I network with NetKAL Fellows all the time. I see members of my class both through NetKAL-hosted events and less formally. For example, if someone is working on something special, the other Fellows want to support that.
EG: What advice would you give to a young Korean-American who is just starting out?
CCJ: I have realized through being in the professional world for 10 or 15 years that it is not just about grades. In the Korean-American community, that is always a major emphasis. Korean parents instill this value that you need to do well in school and go to a good college. I do agree, wholeheartedly, that this is important, but it is not the be-all and end-all. There are other qualities that are incredibly important for success, including social intelligence, good interpersonal skills, and the ability to work with others. So I often urge people to get an internship or part-time job, because what you learn from your textbooks and lectures is only part of what will help you excel when you go out into the professional world.

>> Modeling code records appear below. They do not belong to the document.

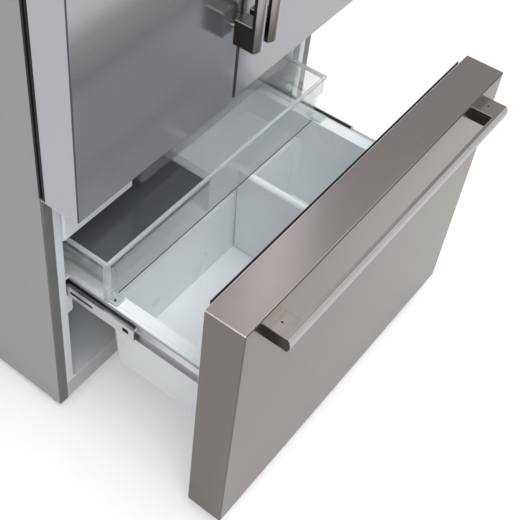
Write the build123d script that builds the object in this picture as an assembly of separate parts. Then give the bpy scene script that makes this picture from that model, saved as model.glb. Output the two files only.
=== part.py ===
from build123d import *
import math
import os

os.makedirs("parts", exist_ok=True)

# American-style fridge freezer: two doors over one wide freezer drawer, in millimetres.
# x runs left to right, y front to back, z up from the floor. Lengths are worked out with y = 0
# on the closed doors' front faces, and every piece is moved by frame_y when it is written.

# Case
case_width = 900.0
case_height = 1765.0
case_depth = 640.0
case_bottom = 20.0
sheet = 1.0
side_flange = 26.0
top_flange = 26.0
rear_flange = 20.0
fold_radius = 3.0
rib_width = 16.0
rib_depth = 2.0
rib_foot = 60.0
rib_head = 80.0

# Insulated walls, outer face to inner face
wall_side = 46.0
wall_top = 60.0
wall_rear = 60.0
liner_wall = 3.0
liner_corner = 18.0
freezer_floor = 80.0
mid_rail_height = 70.0
hump_top = 290.0
hump_depth = 266.0
hump_wall = 40.0

# Doors and drawer front
door_thickness = 87.0
gasket_space = 7.0
gasket_clearance = 0.3
gasket_width = 16.0
gasket_edge = 3.0
front_gap = 6.0
door_seam = 6.0
door_top_gap = 5.0
drawer_bottom = 38.0
drawer_height = 660.0
rail_overlap = 26.0
front_edge_radius = 3.0
dyke_depth = 37.0
dyke_width = 15.0
dyke_side_inset = 65.0
dyke_seam_inset = 61.0
dyke_end_inset = 56.0
dyke_corner = 24.0
dyke_chamfer = 4.0
inner_panel = 3.0

# Door hinges
hinge_in = 22.0
hinge_back = 40.0
hinge_pin_radius = 5.0
hinge_pin_clearance = 0.05
hinge_pin_depth = 18.0
hinge_plate = 3.0
mid_hinge_reach = 45.0
mid_hinge_foot = 62.0
top_hinge_plate = 4.0
top_hinge_reach = 70.0
top_hinge_tail = 90.0
hinge_cover_height = 25.0
hinge_cover_reach = 94.0
hinge_cover_tail = 98.0
hinge_cover_wall = 2.5

# Handles
handle_width = 32.0
handle_reach = 52.0
handle_bar_depth = 13.0
handle_bow = 6.0
handle_groove = 0.9
handle_seam_offset = 7.0
door_handle_inset = 164.0
door_post_length = 55.0
door_handle_standoff = 13.0
stud_radius = 4.5
stud_sides = 12
drawer_handle_inset = 59.0
drawer_handle_drop = 28.0
drawer_post_length = 50.0
set_screw_radius = 2.2
set_screw_depth = 6.0

# Door bins
bin_count = 3
first_bin_rise = 155.0
last_bin_drop = 153.0
door_bin_height = 112.0
door_bin_depth = 96.0
door_bin_wall = 3.0
door_bin_corner = 12.0
door_bin_back = 0.6
door_bin_side_gap = 1.0

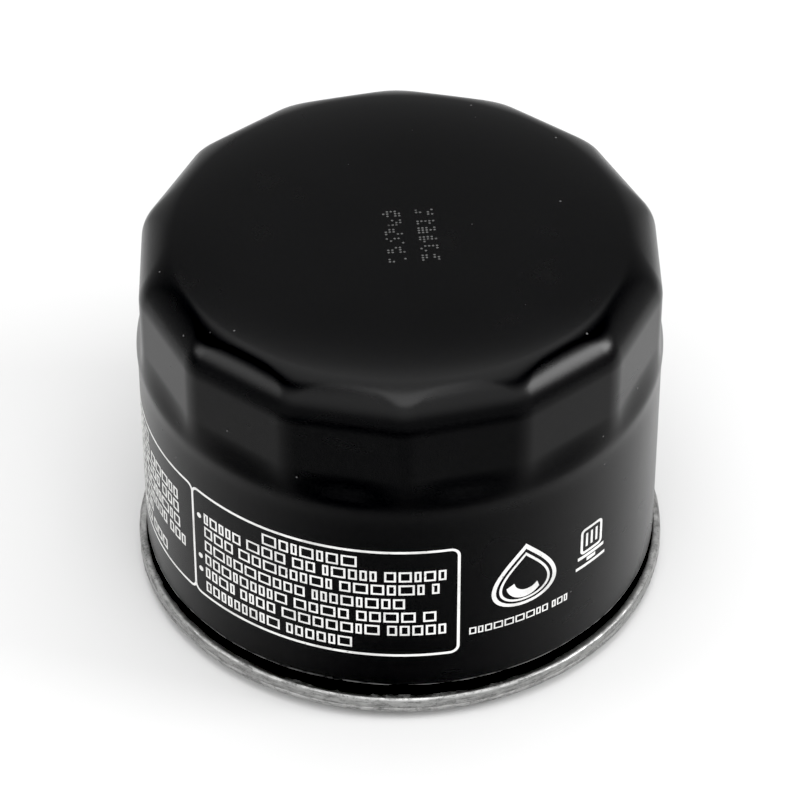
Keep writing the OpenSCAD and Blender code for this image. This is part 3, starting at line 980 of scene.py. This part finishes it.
def build_paper_pack():
    element = settings().element
    thickness = element.paper / MM
    heights = np.linspace(12.98, 44.92, 22)

    def sway(loop, share):
        far = np.linalg.norm(loop, axis=1)
        lean = 0.006 * math.sin(math.pi * share) * np.sin(np.arctan2(loop[:, 1], loop[:, 0]) * 9 + 4 * share)
        turn = lean * (far - 15.95) / 13
        c, s = np.cos(turn), np.sin(turn)
        return np.column_stack([loop[:, 0] * c - loop[:, 1] * s, loop[:, 0] * s + loop[:, 1] * c])

    outside = loops_between(pleat_loop(thickness, 1), heights, sway)
    inside = loops_between(pleat_loop(thickness, -1), heights, sway)[::-1]
    grid = np.concatenate([outside, inside])
    faces = grid_faces(grid.shape[0], grid.shape[1])
    make_piece(
        "pleated_paper_pack", grid, faces, [filter_paper(element.paper_colour)], "element",
        ["pleated_paper"], 50,
    )
    bead = cured_adhesive(element.adhesive)
    for name, node, floor, way in (
        ("lower_adhesive_bead", "lower_adhesive", 12.375, 1),
        ("upper_adhesive_bead", "upper_adhesive", 45.525, -1),
    ):
        outline = soften(
            [(15.3, floor + 0.02 * way), (29.22, floor + 0.02 * way), (29.72, floor + 0.5 * way),
             (29.72, floor + 2.0 * way, 0.1), (29.3, floor + 1.75 * way, 0.4), (15.9, floor + 1.7 * way, 0.5),
             (15.3, floor + 2.0 * way, 0.1)],
            0.2,
        )

        def meniscus(angle, radius, height, floor=floor, way=way):
            up = smooth_step(np.abs(height - floor), 1.3, 1.7) * smooth_step(radius, 15.6, 17)
            up = up * (1 - smooth_step(radius, 28, 29.4))
            return radius, height + way * up * 0.12 * np.cos(settings().element.pleats * angle)

        spun_piece(name, outline, bead, "element", [node], 480, meniscus)
    finish_node("pleat_clip", bright_sheet("Clip steel", (0.55, 0.55, 0.55, 1.0), 0.26))


def build_tube():
    finish_node("centre_tube", bright_sheet("Galvanised tube", (0.50, 0.51, 0.53, 1.0), 0.34))


# ---- The bypass valve ----


def build_bypass():
    seat = soften(
        [(6.5, 44.4), (7.3, 44.4), (7.7, 44.8, 0.2), (9.3, 44.8), (9.3, 45.9), (11.5, 45.9), (11.5, 46.4),
         (11.2, 46.7), (6.9, 46.7), (6.5, 46.3)],
        0.15,
    )
    spun_piece("bypass_seat_ring", seat, moulded_nylon(), "element", ["bypass_seat"], 160)
    seal = soften(
        [(0.02, 43.35, 0), (8.35, 43.35), (8.6, 43.55), (8.6, 44.15), (8.35, 44.35), (0.02, 44.35, 0)], 0.12)
    rubber_seal = rubber("Seal rubber", settings().base.gasket_rubber, 0.5)
    spun_piece("bypass_seal_disc", seal, rubber_seal, "bypass_valve", ["bypass_seal"], 128)
    disc = 43.33
    poppet = soften(
        [(0.02, disc, 0), (8.6, disc), (8.6, disc - 0.5), (4.4, disc - 0.5, 0.5), (4.2, disc - 2.6),
         (3.8, disc - 3), (3.5, disc - 3), (3.5, disc - 0.9, 0.4), (0.02, disc - 0.9, 0)],
        0.18,
    )
    steel = bright_sheet("Valve steel", (0.56, 0.56, 0.57, 1.0), 0.24)
    spun_piece("bypass_poppet_cup", poppet, steel, "bypass_valve", ["bypass_poppet"], 128)
    finish_node("bypass_cage", steel)


# ---- The springs ----


def coil_grid(foot, head, wire, turns, low, high, close):
    """Rings of points along a coil with a close-wound turn at each end."""
    steps, sides = int(turns * 44), 14
    share = np.linspace(0, turns, steps + 1)
    total = high - low - 2 * wire
    climb = np.where(
        share < 1, close * share,
        np.where(share > turns - 1, total - close * (turns - share),
                 close + (total - 2 * close) * (share - 1) / (turns - 2)))
    ease = np.convolve(np.pad(climb, 6, mode="reflect", reflect_type="odd"), np.ones(13) / 13, "valid")
    radius = foot + (head - foot) * share / turns
    angle = np.arange(sides) * 2 * math.pi / sides
    turn = 2 * math.pi * share[:, None]
    out = radius[:, None] + wire * np.cos(angle)[None]
    z = low + wire + ease[:, None] + wire * np.sin(angle)[None]
    grid = np.stack([out * np.cos(turn), out * np.sin(turn), z + 0 * out], 2)
    middle = grid.mean(axis=1)
    first = middle[0] + (grid[:1] - middle[0]) * 0.82
    last = middle[-1] + (grid[-1:] - middle[-1]) * 0.82
    step = (grid[1] - grid[0]).mean(axis=0)
    step_end = (grid[-1] - grid[-2]).mean(axis=0)
    first = first - step / np.linalg.norm(step) * wire * 0.2
    last = last + step_end / np.linalg.norm(step_end) * wire * 0.2
    return np.concatenate([first, grid, last])


def build_springs():
    element = settings().element
    steel = spring_wire()
    low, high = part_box("element_spring")
    low_b, high_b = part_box("bypass_spring")
    for name, node, body, sizes, joint, anchor, keep in (
        ("element_spring_coil", "element_spring", "housing",
         (14, 11.4, element.hold_wire / MM, 3, low.z / MM, high.z / MM, 1.2), "element_float", high.z, 0.77),
        ("bypass_spring_coil", "bypass_spring", "element",
         (5.4, 5.4, element.bypass_wire / MM, 5.5, low_b.z / MM, high_b.z / MM, 0.93), "bypass_lift",
         low_b.z, 0.71),
    ):
        grid = coil_grid(*sizes)
        rows, columns = grid.shape[:2]
        faces = grid_faces(rows, columns, False, True).tolist()
        faces += [list(range(columns)), [(rows - 1) * columns + k for k in range(columns)][::-1]]
        made = make_piece(name, grid, faces, [steel], body, [node], 60)
        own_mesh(made)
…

Also, it is so important to be open-minded, to try new things and not be stuck doing just one thing. I changed my career path so many times. I started off thinking I was going to work in international human rights, then I was a lawyer for seven years, and now I’m working in the nonprofit sector. Some of the other NetKAL Fellows in my class had wanted to do other things, or had been toying around in other fields and just weren’t ready to pull the trigger. I was surprised to see how many of them ended up changing their careers, and they said that NetKAL helped them to do that. It helped them get past their fear that they had to do what was traditionally successful, and, instead, to look at what they were passionate about and what they loved and think, “I can take that risk.” They felt emotionally supported by their colleagues and, in some cases, the other Fellows actively helped them get into new areas and develop business relationships. The NetKAL Fellows Leadership Program had a tremendous value for a lot of us. It helped us open our eyes to new things or take risks that we didn’t think we could.